→ **Information shown**
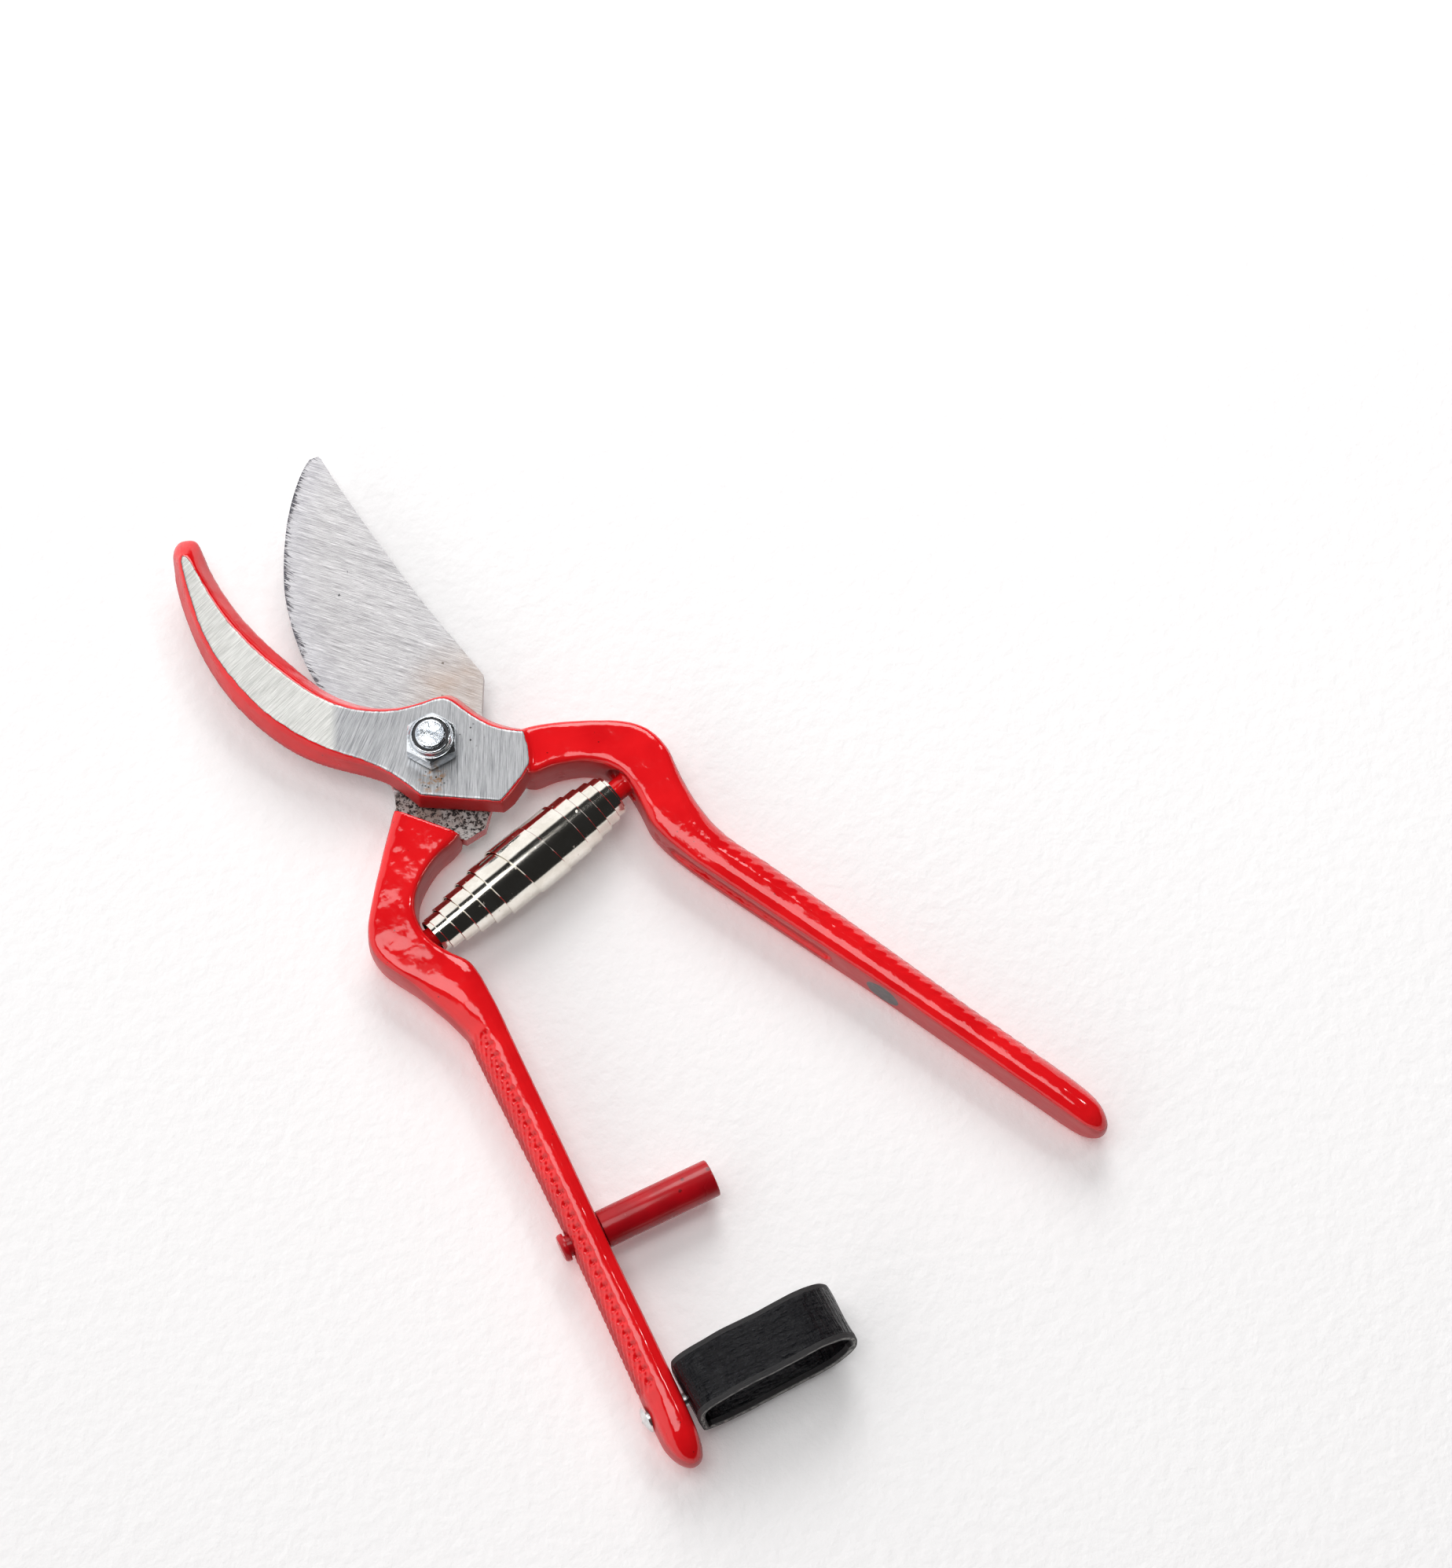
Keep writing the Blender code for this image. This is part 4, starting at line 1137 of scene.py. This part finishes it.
def make_strap(leather, edge):
    """One band of leather, closed on the handle, with one end lapped inside its lower run."""
    line = closed_curve(BAND, BAND_STEPS)
    count = len(line)
    ahead = np.roll(line, -1, axis=0) - np.roll(line, 1, axis=0)
    ahead /= np.linalg.norm(ahead, axis=1)[:, None]
    outward = np.stack([-ahead[:, 1], ahead[:, 0]], axis=1)
    turning = np.abs(np.cross(np.roll(ahead, 2, axis=0), np.roll(ahead, -2, axis=0)))
    strides = np.linalg.norm(np.diff(line, axis=0, append=line[:1]), axis=1)
    lengths = np.concatenate([[0.0], np.cumsum(strides)])
    section = band_section()
    wide = len(section)
    verts = []
    bend = []
    core = []
    for i in range(count):
        lap = LAP_DEPTH if LAP_START <= i <= LAP_END else 0.0
        for across, deep, pale in section:
            wave = 0.16 * noise.noise(Vector((lengths[i] * 0.32, across * 0.22, 3.0)))
            sway = 0.22 * noise.noise(Vector((lengths[i] * 0.11, 9.0, 4.0)))
            inward = deep - (lap if deep < -0.6 * STRAP_DEPTH else 0.0)
            x, z = line[i] + outward[i] * (inward + wave - BAND_INSET)
            verts.append(strap_place(x, across + sway, z))
            bend.append(min(1.0, turning[i] * 2.6))
            core.append(pale)
    faces = []
    uvs = []
    kinds = []
    corners = np.array(section + section[:1])[:, :2]
    reach_across = np.cumsum([0.0, *np.linalg.norm(np.diff(corners, axis=0), axis=1)])
    for i in range(count):
        j = (i + 1) % count
        for k in range(wide):
            n = (k + 1) % wide
            faces.append((i * wide + k, j * wide + k, j * wide + n, i * wide + n))
            for s, a in ((i, k), (i + 1, k), (i + 1, k + 1), (i, k + 1)):
                uvs += [lengths[s] * MM, reach_across[a] * MM]
            kinds.append(1 if max(section[k][2], section[n][2]) > 0 else 0)
    mesh = bpy.data.meshes.new("strap_band")
    mesh.from_pydata(verts, [], faces)
    mesh.uv_layers.new(name="band").data.foreach_set("uv", uvs)
    mesh.materials.append(leather)
    mesh.materials.append(edge)
    mesh.polygons.foreach_set("material_index", kinds)
    strap = put_in_scene("strap_band", mesh)
    put_attribute(strap, "bend", np.array(bend))
    put_attribute(strap, "core", np.array(core))
    edit(strap)
    bpy.ops.mesh.normals_make_consistent(inside=False)
    object_mode()
    smooth_shade(strap, 50)
    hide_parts("strap_loop", "strap_tab")
    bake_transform(strap)


# ---- Floor, light and camera ----

CAMERA_PLACE = Vector((-0.09638106, -0.20023361, 0.58706421))
CAMERA_AIM = Vector((0.03521161, -0.03420498, 0.005))
LIGHT_DISTANCE = 0.9
# Each light's name, direction from the origin, size in metres and power in watts.
LIGHTS = [
    ("key softbox", (0.50, 0.55, 0.67), 0.52, 3.7),
    ("overhead softbox", (-0.11, 0.08, 0.99), 0.50, 2.3),
    ("small lamp", (0.55, -0.10, 0.80), 0.10, 0.5),
]
WORLD_STRENGTH = 1.12
# Each dark panel's direction, and the angles in degrees from it to its edge and to its full dark.
DARK_PANELS = [((0.12, -0.48, 0.87), 63, 57), ((0.85, 0.20, 0.49), 42, 30)]


def make_floor(material):
    bpy.ops.mesh.primitive_plane_add(size=3.0, location=(0.0, 0.0, -0.05 * MM))
    floor = name_it("floor_paper")
    settle(floor)
    floor.data.materials.append(material)


def make_light(name, direction, size, power):
    light = bpy.data.lights.new(name, "AREA")
    light.shape = "DISK"
    light.size = size
    light.energy = power
    lamp = put_in_scene(name, light)
    lamp.location = Vector(direction).normalized() * LIGHT_DISTANCE
    lamp.rotation_euler = lamp.location.to_track_quat("Z", "Y").to_euler()


def make_world():
    """A pale studio with wide dark panels over the near side and at the right."""
    world = bpy.data.worlds.new("studio")
    bpy.context.scene.world = world
    world.use_nodes = True
    tree = world.node_tree
    direction = tree.nodes.new("ShaderNodeTexCoord").outputs["Generated"]
    dark = 0.0
    for panel, edge, full in DARK_PANELS:
        toward = tuple(Vector(panel).normalized())
        low, high = (math.cos(math.radians(degrees)) for degrees in (edge, full))
        dark = do(tree, "MAXIMUM", dark, spread(tree, dot(tree, direction, toward), low, high))
    color = blend_colors(tree, dark, *STUDIO)
    background = tree.nodes["Background"]
    tree.links.new(color, background.inputs["Color"])
    background.inputs["Strength"].default_value = WORLD_STRENGTH


def make_camera():
    data = bpy.data.cameras.new("camera")
    camera = put_in_scene("camera", data)
    camera.location = CAMERA_PLACE
    camera.rotation_euler = (CAMERA_AIM - CAMERA_PLACE).to_track_quat("-Z", "Y").to_euler()
    data.lens = 85.0
    data.sensor_width = 36.0
    bpy.context.scene.camera = camera


# ---- The whole ----

for leftover in list(bpy.data.objects):
    bpy.data.objects.remove(leftover)
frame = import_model()

grinding = group_grinding()
specks = group_specks()
cast_skin = group_cast_skin()

red = arm_enamel()
edge_red = plain_enamel("red enamel on the tang", *TANG_ENAMEL, roughness=0.25, coat=0.3)
crimson = plain_enamel("crimson pin enamel", *CRIMSON, roughness=0.22, coat=0.15)
zinc = plated("bright zinc", *NUT_ZINC, roughness=0.10, patchy=0.12, bump=0.03)
bolt_zinc = plated("rough zinc", *BOLT_ZINC, roughness=0.14, patchy=0.15, bump=0.07)
rivet_metal = plated("rivet aluminium", *ALUMINIUM, roughness=0.22, patchy=0.2, bump=0.04)

make_hook_arm(red)
make_blade_arm(red, blade_steel(), edge_red)
make_nut(zinc)
make_bolt(bolt_zinc)
insert = frame["nodes"]["lock_nut_insert"]
insert.data.materials[0] = nylon()
make_stop_pin(crimson)
make_rivet(rivet_metal)
make_spring(nickel())
make_strap(coated_leather(), raw_edge())

make_floor(paper())
for lamp in LIGHTS:
    make_light(*lamp)
make_world()
make_camera()
bpy.context.scene.view_settings.view_transform = "Standard"
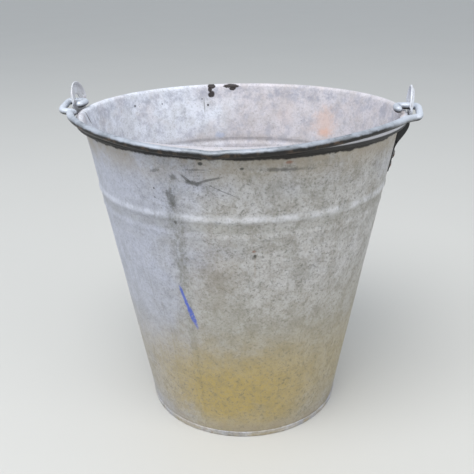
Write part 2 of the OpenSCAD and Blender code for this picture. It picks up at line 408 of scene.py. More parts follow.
# Large faint stains below the ribs and at the right
STAINS = [
    (BROWN, -1.5, 176, 15, 26, 0, 1.4, 0.9, 0.3),
    (OLIVE, 1, 152, 18, 34, 0, 1.4, 0.9, 0.22),
    (OLIVE, 25, 252, 42, 14, 0, 1.5, 0.9, 0.16),
]
# Smears, scratches and specks of the front, and two spots of rust
SMEARS = [
    (SMEAR, -6.9, 256.8, 5.2, 2.1, -8, 1.2, 0.35, 0.75),
    (SMEAR, -1.6, 260, 9.5, 0.9, 16, 1.1, 0.35, 0.6),
    (SMEAR, -9.4, 260, 4.6, 0.9, -38, 1.1, 0.35, 0.6),
    (SMEAR, -15.2, 243, 3.2, 6, 10, 2.2, 0.6, 0.55),
    (SMEAR, -14, 260.7, 3.2, 1.8, -25, 2.2, 0.6, 0.5),
    (SMEAR, -20, 263.8, 4, 1.4, 10, 1.6, 0.35, 0.5),
    (SMEAR, -14.9, 222.7, 1.2, 1.6, 0, 0.8, 0.35, 0.6),
    (SMEAR, -21.6, 249.1, 0.8, 0.8, 0, 0.2, 0.35, 0.8),
    (SMEAR, -21.8, 241.5, 0.7, 0.9, 0, 0.2, 0.35, 0.6),
    (SMEAR, 12.5, 195.7, 1.2, 1.5, 0, 0.2, 0.35, 0.9),
    (SMEAR, -4.4, 272.4, 1.9, 1.4, 0, 0.4, 0.35, 0.9),
    (SMEAR, 8.1, 269.1, 1.6, 1.0, 0, 0.6, 0.35, 0.8),
    (SMEAR, -6.3, 267.3, 8.4, 0.6, 3, 1.6, 0.7, 0.5),
    (SMEAR, 20.4, 267.4, 17, 1.2, -3, 2.4, 0.7, 0.6),
    (SMEAR, 1.8, 251.4, 11.5, 0.45, -24, 0.4, 0.35, 0.45),
    (BROWN, 12.6, 186, 0.7, 12, 0, 0.8, 0.35, 0.25),
    (RUST, 22.3, 272.8, 2.4, 1.2, 0, 1, 0.35, 0.6),
    (RUST, 12.1, 200, 1.3, 1.0, 0, 0.4, 0.35, 0.55),
]
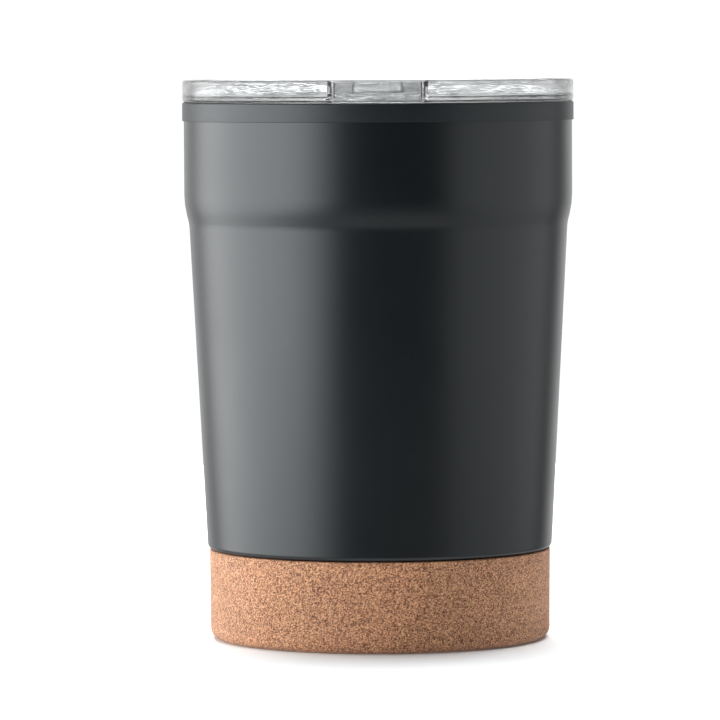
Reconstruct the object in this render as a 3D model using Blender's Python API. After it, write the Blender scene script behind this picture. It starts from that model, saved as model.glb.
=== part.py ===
"""Insulated tumbler: a lacquered steel shell over a moulded liner, a cork foot, and a clear lid whose
drinking hole is closed by a slider.

The origin is the middle of the cork foot's underside, +Z is up, and the spout faces -Y. Lengths are metres.
"""

import math

import bmesh
import bpy

MM = 0.001

# --- Fits shared by neighbouring pieces ---
SEAT = 0.3 * MM  # pieces that rest on, or are bonded to, each other
SLIP = 0.3 * MM  # each side of a piece that slides or drops into another
LID_SEAT = 0.2 * MM  # lid flange above the rim band

# --- Round sections ---
SEGMENTS = 48
ARC_STEP = math.radians(30)
FRONT_ARC_STEP = math.radians(6)
SMALL_HOLE_SIDES = 16
SHARP_ANGLE = math.radians(35)
LONGEST_REACH = 0.48  # share of a side that one corner's rounding may take
MERGE_DISTANCE = 0.001 * MM

# --- Steel shell ---
RIM_RADIUS = 42.5 * MM  # rim band and lid, the widest pieces
BAND_PROUD = 0.35 * MM  # rim band beyond the shell
SHELL_HEIGHT = 92.4 * MM  # shoulder on the cork to the upper edge
SHELL_BASE_RADIUS = 37.45 * MM
STEEL = 0.5 * MM
STEP_DROP = 22.1 * MM  # upper edge down to the foot of the step
STEP_HEIGHT = 4.4 * MM
STEP_DEPTH = 1.05 * MM
STEP_UPPER_ROUND = 22 * MM
STEP_LOWER_ROUND = 8 * MM
SHOULDER_ROUND = 2.0 * MM
NECK_ROUND = 1.4 * MM
LIP_WIDTH = 5.4 * MM  # the neck's inturned lower edge

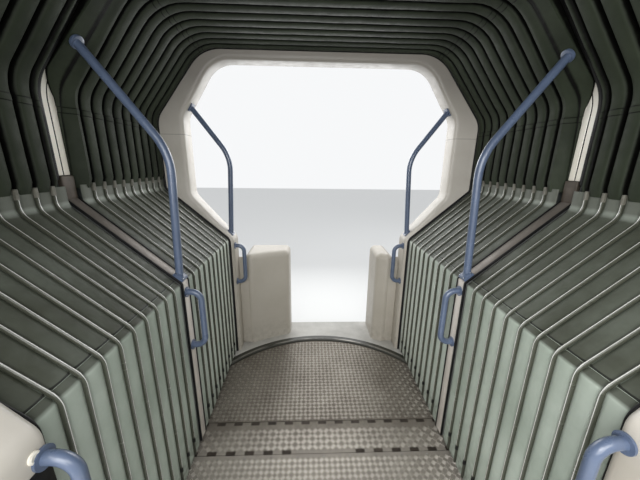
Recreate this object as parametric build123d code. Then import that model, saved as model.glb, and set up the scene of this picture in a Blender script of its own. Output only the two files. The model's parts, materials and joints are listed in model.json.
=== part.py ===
from build123d import *
import math
import os

# The gangway joint between the two sections of an articulated bus: folding bellows on
# hoops, a middle frame, end portals, a walk-over turntable floor, grab rails, and the
# slewing ring with its dampers below. Millimetres, +Z up, +Y from the front section to
# the rear one. It is drawn around the slewing axis with the floor at height 0, and then
# moved so that the origin is the centre of the front mounting flange.

# Passage seen along the bus, right half: half widths, and heights above the floor
AISLE_HALF = 670.0
LEDGE_Z = 960.0
WALL_HALF = 1085.0
SHOULDER_Z = 1327.0
BROW_Z = 1785.0
ROOF_HALF = 760.0
ROOF_Z = 2200.0
LEDGE_ROUND = 60.0
BROW_ROUND = 150.0
ROOF_ROUND = 250.0
SKIRT_Z = -150.0

# Bellows
WAVE_COUNT = 10
WAVE_PITCH = 73.5
WAVE_HEIGHT = 150.0
WAVE_TOP = 20.0
WAVE_FOOT = 36.0
LINER_DEPTH = 3.0
INNER_WAVE_DEPTH = 26.0
INNER_WAVE_EDGE = 12.0
INNER_FACE = 2.0
HOOP_WIDTH = 8.0
HOOP_DEPTH = 40.0
HOOP_SETBACK = 12.0
TAB_RISE = 65.0
TAB_ROUND = 60.0
INNER_HOOP_DEPTH = 14.0
HOOP_FLOOR_GAP = 26.0
SEAT_GAP = 0.3

# Middle frame
MIDDLE_WIDTH = 70.0
MIDDLE_SETBACK = 45.0
MIDDLE_DEPTH = 60.0
MIDDLE_FOOT_Z = -80.0
MIDDLE_LEDGE_ROUND = 12.0
INNER_FRAME_DEPTH = 45.0
COVER_THICK = 8.0
STRIP_THICK = 6.0
STRIP_FOOT_Z = 1447.0
STRIP_TOP_Z = 1728.0
EDGE_WIDTH = 6.0
EDGE_PROUD = 4.0
BEAM_TOP_Z = -25.0
BEAM_DEPTH = 50.0
HUB_WALL = 50.0

# End frames and portals
END_DEPTH = 60.0
END_LIP = 158.0
END_LIP_WALL = 7.0
END_WEB = 8.0
END_BAND = 25.0
END_BEAM_DEPTH = 53.0
LINING_WALL = 7.0
LINING_REACH = 70.0
LINING_STEP_AISLE = 30.0
LINING_STEP_WALL = 165.0
LINING_STEP_SHOULDER = 43.0
LINING_STEP_BROW = 15.0
LINING_STEP_ROOF = 60.0
LINING_SHOULDER_ROUND = 90.0
LINING_BROW_ROUND = 130.0
LINING_ROOF_ROUND = 200.0
PANEL_SEAM_DROP = 100.0
PANEL_SEAM_SHARE = 0.8

# Floor
PLATE = 5.0
PLATE_HALF = 760.0
LINK_HALF = 100.0
SEAM = 4.0
NOTCH_WIDTH = 50.0
NOTCH_DEPTH = 20.0
NOTCH_PITCH = 100.0
NOTCH_END_GAP = 60.0
PLAIN_HALF = 140.0
KNUCKLE_DROP = 0.5
DISC_PAST = 130.0
DISC_GAP = 5.0
SILL_WIDTH = 40.0
SILL_TOP = 14.0
REAR_FLOOR_TOP = 10.0
REAR_FLOOR_THICK = 20.0
REAR_FLOOR_END = 1190.0
JOIST_WIDTH = 40.0
JOIST_DEPTH = 45.0
JOIST_PLACES = (-560.0, -190.0, 190.0, 560.0)
RIB = 15.0
RIB_WIDTH = 60.0
RIM_SETBACK = 50.0
RIM_WIDTH = 50.0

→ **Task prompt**
Only a number is wanted: how many lines of the material include the word "materials".

→ **Written response**
5